Limitations of payback period

a) It stresses capital recovery rather than profitability. It does not take into account returns from the project after its payback period.

b) This method becomes an inadequate measure of evaluating 2 projects where the cash inflows are uneven.

c) This method does not give any consideration to time value of money, cash flows occurring at all points of time are simply added.

d) Post-payback period profitability is ignored totally.

2) Accounting rate of return (Average rate of return – ARR): 

ARR is a financial ratio used in capital budgeting. The ratio does not take into account the concept of time value of money. ARR calculates the return, generated from net income of the proposed capital investment. The ARR is a percentage return. Say, if ARR = 7%, then it means that the project is expected to earn seven cents out of each dollar invested. If the ARR is equal to or greater than the required rate of return, the project is acceptable. If it is less than the desired rate, it should be rejected. When comparing investments, the higher the ARR, the more attractive the investment. Over one-half of large firms calculate ARR when appraising projects. It is calculated with the help of the following formula:

ARR=Average Profit / Investment

Merits of ARR

a)      It is simple, common sense oriented method.

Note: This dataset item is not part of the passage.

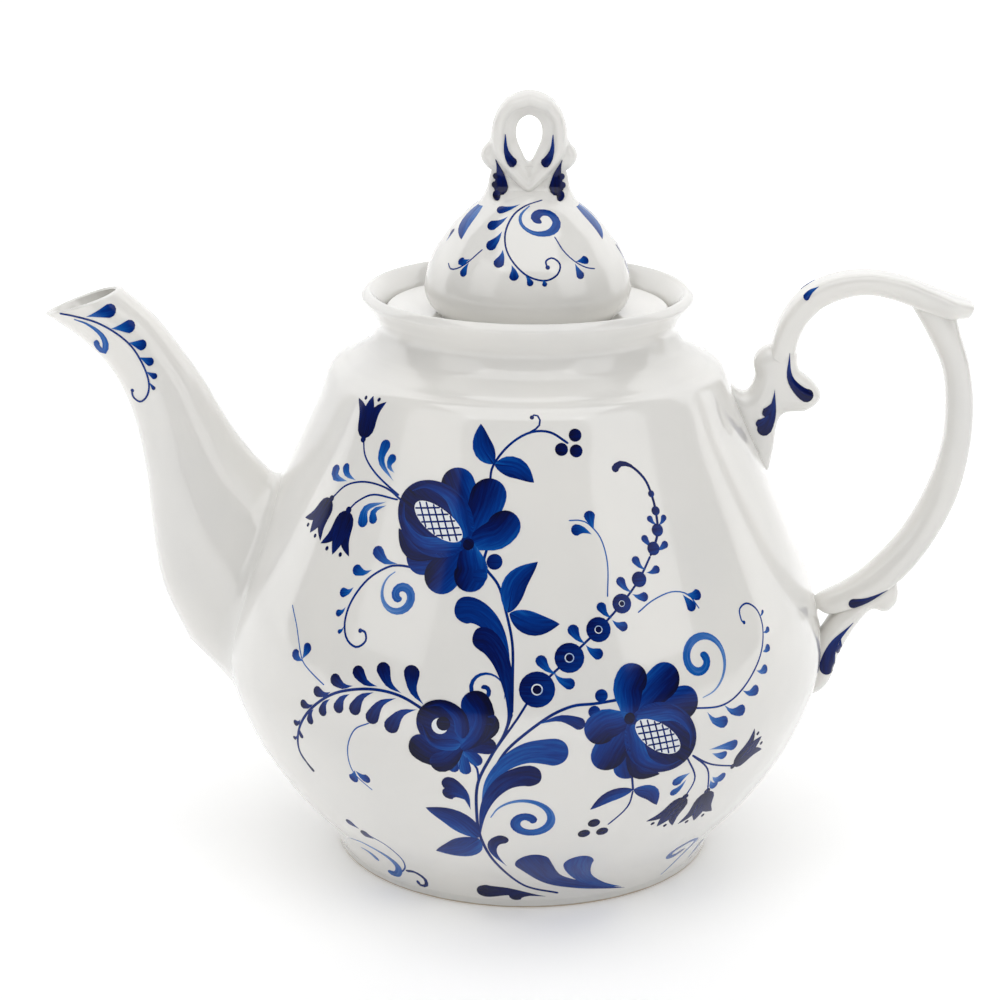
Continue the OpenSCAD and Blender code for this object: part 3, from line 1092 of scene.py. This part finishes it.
def small_rose(art, spot):
    """A rose seen from above, with a cup, a dark eye and a fringe of petals."""
    heart = (5, -5.5)
    fringe = ((2.6, -12.6, 3, 0.42), (6.2, -13, 3.2, 0.45), (10, -9.8, 3.4, 0.38), (14, -4.6, 4.4, 0.12))
    for x, y, width, first in fringe:
        art.stroke(spot, [(x, y), ((x + heart[0]) / 2, (y + heart[1]) / 2 + 0.4), heart], width, petal_shape,
                shade(first, first + 0.15, 0.12), 2)
    art.stroke(spot, [(13.6, 3.2), (10.5, 0), heart], 6.8, petal_shape, shade(0.1, 0.4, -0.22), 3)
    art.stroke(spot, [(6.2, 8.6), (9.6, 3.4), (8.6, -1.5), heart], 7.6, petal_shape,
            shade(0.1, 0.42, -0.24), 4)
    art.stroke(spot, [(-8, -4.6), (-2, -8), heart], 7.2, petal_shape, shade(0.06, 0.26, 0.2), 5)
    art.stroke(spot, [(-3, -10.8), (1, -9.6), heart], 5.6, petal_shape, shade(0.1, 0.26, 0.18), 6)
    art.stroke(spot, [(-6.4, 2), (0, 0.2), (7, -1.8)], 12.4, oval, lambda t, s: 0.04 + 0.4 * t - 0.12 * s, 7)
    art.stroke(spot, [(-4.4, 4.2), (0, 5.4), (4.6, 2.4), (5.4, -3)], 3.6, swelling,
            shade(0.04, 0.34, -0.2), 8)
    art.stroke(spot, [(-5, -0.4), (-2.6, -4.4), (1.4, -5), (5, -4.4)], 3, swelling,
            shade(0.12, 0.5, -0.16), 8)
    art.stroke(spot, [(-2.5, -0.5), (-0.4, -0.3), (1.7, 0)], 4.1, oval, shade(1.3, 1.3), 9)
    art.stroke(spot, [(-1.3, 0.3), (0.5, 0.4), (2.3, 0.5)], 3.6, oval, shade(0, 0.05), 10)


# ---- painting: the bouquet on the body
BODY_SHEET = RoundSheet(body_line)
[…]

b)      Profits of all years taken into account.

c)       It considers actual net profit of the project.

Demerits of ARR

a)      Time value of-money is not considered

b)      Risk involved in the project is not considered

c)       Annual average profits might be same for different projects but accrual of profits might differ having significant implications on risk and liquidity

d)      The ARR has several variants and that it lacks uniform understanding.

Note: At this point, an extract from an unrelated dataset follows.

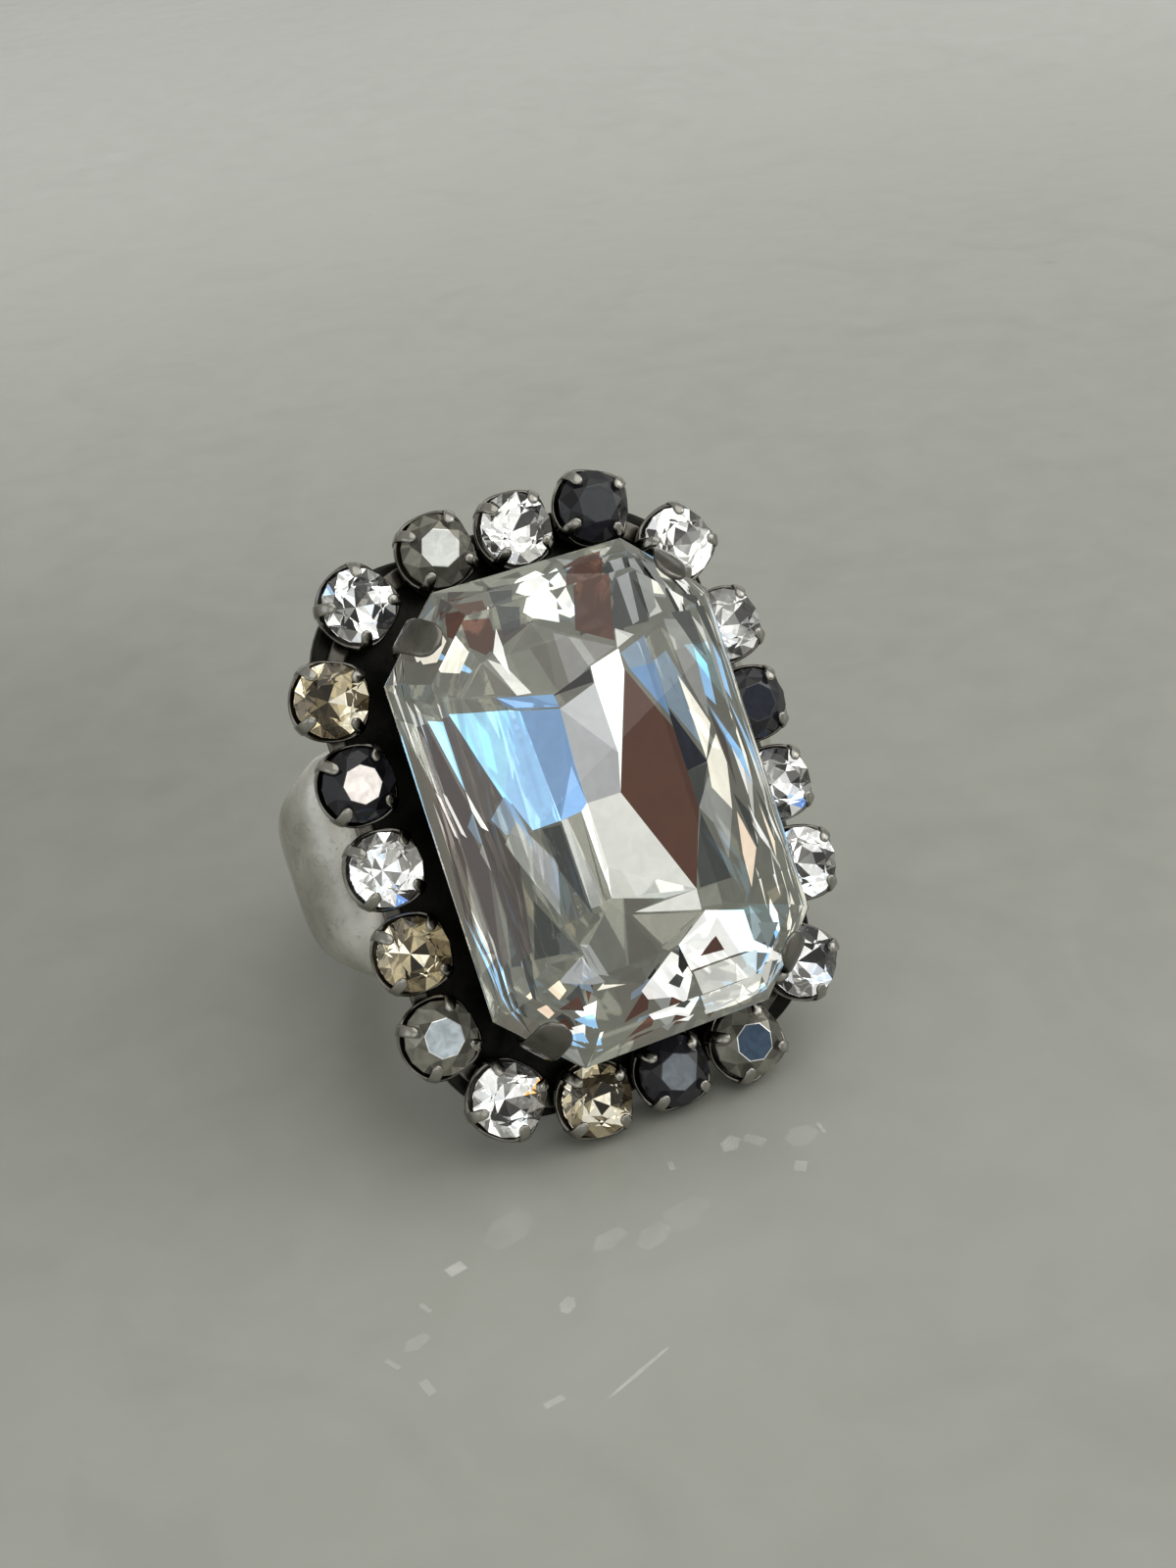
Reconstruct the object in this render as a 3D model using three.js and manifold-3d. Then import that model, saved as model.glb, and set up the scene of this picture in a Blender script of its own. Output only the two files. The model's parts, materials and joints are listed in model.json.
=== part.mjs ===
// A cocktail ring of costume jewellery, in millimetres.
//
// A large octagonal crystal stands in a four-claw setting. A length of cup chain, nineteen small round
// stones in four-prong cups, is laid around it, and both are soldered to a back plate on a wide shank.
//
// The pieces are built in the ring's own upright frame: the finger hole runs along Y and is centred on
// the origin, X goes across the finger and Z goes up through the crystal. At the end the whole ring is
// laid down as it lies on a table, on the lower end of its head and the edge of its shank.

import * as THREE from 'three';
import { ConvexGeometry } from 'three/addons/geometries/ConvexGeometry.js';
import { mergeVertices } from 'three/addons/utils/BufferGeometryUtils.js';
import Module from 'manifold-3d';

const wasm = await Module();
wasm.setup();

// ---------------------------------------------------------------- driving dimensions

// Shank
const fingerRadius = 9.25;
const shankTopWall = 1.6;
const shankBottomWall = 2.1;
const shankSideWall = 3.6;
const shoulderWall = 5.55;
const shoulderDrop = 4.65;
const shoulderRoll = 0.6;
const shankTopOverhang = 1.35;
const shankBottomWaist = 1.4;
const shankWidthAtHead = 12.6;
const shankWidthAtShoulder = 7.8;
const shankWidthAtBottom = 5.6;
const shankShift = 0.5;

// Back plate
const plateThickness = 0.8;
const plateMargin = 0.3;
const plateCornerRadius = 6.0;
const tongueRootShare = 0.7;

// Centre crystal
const crystalWidth = 18.0;
const crystalLength = 25.0;
const crystalCornerCut = 3.75;
const crownHeight = 1.9;
const tableInset = 1.7;
const girdleHeight = 0.3;
const pavilionDepth = 5.1;
const pavilionBreakDepth = 3.1;
const pavilionBreakInset = 4.0;
const keelHalfLength = 3.2;

// Claw setting
const settingWall = 0.45;
const settingBaseInset = 3.4;
const settingRimDrop = 1.0;
const clawRootDrop = 0.6;
const crystalClawWidth = 2.2;
const crystalClawThickness = 0.45;
const crystalClawReach = 1.9;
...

3) Net present value (NPV) method: 

The best method for evaluation of investment proposal is net present value method or discounted cash flow technique. This method takes into account the time value of money. The net present value of investment proposal may be defined as sum of the present values of all cash inflows as reduced by the  present values of all cash outflows associated with the proposal. Each project involves certain investments and commitment of cash at certain point of time. This is known as cash outflows. Cash inflows can be calculated by adding depreciation to profit after tax arising out of that particular project.

Merits of NPV method:

1) NPV method takes into account the time value of money.

2) The whole stream of cash flows is considered.

3) NPV can be seen as addition to the wealth of shareholders. The criterion of NPV is thus in conformity with basic financial objectives.

4) NPV uses discounted cash flows i.e. expresses cash flows in terms of current rupees. NPV's of different projects therefore can be compared. It implies that each project can be evaluated independent of others on its own merits.

Limitations of NPV method:

1) It involves different calculations.

2) The application of this method necessitates forecasting cash flows and the discount rate. Thus accuracy of NPV depends on accurate estimation of these 2 factors that may be quite difficult in reality.

3) The ranking of projects depends on the discount rate.

4) Internal rate of return (IRR): 

The internal rate of return method is also a modern technique of capital budgeting that takes into account the time value of money. It is also known as ‘time adjusted rate of return’ discounted cash flow’ ‘discounted rate of return,’ ‘yield method,’ and ‘trial and error yield method’. In the net present value method the net present value is determined by discounting the future cash flows of a project at a predetermined or specified rate called the cut-off rate. But under the internal rate of return method, the cash flows of a project are discounted at a suitable rate by hit and trial method, which equates the net present value so calculated to the amount of the investment. Under this method, since the discount rate is determined internally, this method is called as the internal rate of return method. The internal rate of return can be defined as that rate of discount at which the present value of cash-inflows is equal to the present value of cash outflows.

Merits of IRR

1.       It considers the time value of money.   

2.       It considers entire cash flows over entire life of the project.

3.       It is consistent with the objective of maximizing the wealth of owners.

4.       It is a measure of profitability since entire cash flows over entire life of the project are considered.

5.       Unlike the NPV, cost of capital is not assumed to be known.

Demerits of IRR

1.       It requires the estimation of cash inflows and cash outflows, which is a difficult task.

2.       It assumes that intermediate cash inflows are reinvested at IRR.

3.       It may yield negative rates under certain circumstances. (e.g. when Cash Outflows are more than Cash Inflows).

4.       It may yield multiple rates under certain circumstances (e.g. when cash flows reverse their signs during the project.

5.       It is relatively difficult to compute.

5) Profitability Index (PI): 

It is also a time-adjusted method of evaluating the investment proposals. Profitability index also called as Benefit-Cost Ratio (B/C) or ‘Desirability factor’ is the relationship between present value of cash inflows and the present value of cash outflows.

Merits of PI

1.       It considers the time value of money.

2.       It considers entire cash flows over entire life of the project.

3.       It is a relative measure of profitability since the ratio of cash inflows to cash outflows is considered.

4.       It guides in resolving capital rationing where projects are divisible.

5.       It guides the selection of Mutually Exclusive Projects having same Net Present Value.

Demerits of PI

1.       It requires the estimation of cash inflows and cash outflows, which is a difficult task.

2.       It requires the computation of the cost of capital to be used as discount rate.

3.       The ranking of projects depends upon the discount rate.

4.       It ignores the difference in initial cash outflows, size of different projects, etc. while evaluating mutually exclusive projects.

5.       It fails to guide in resolving capital rationing where projects are indivisible.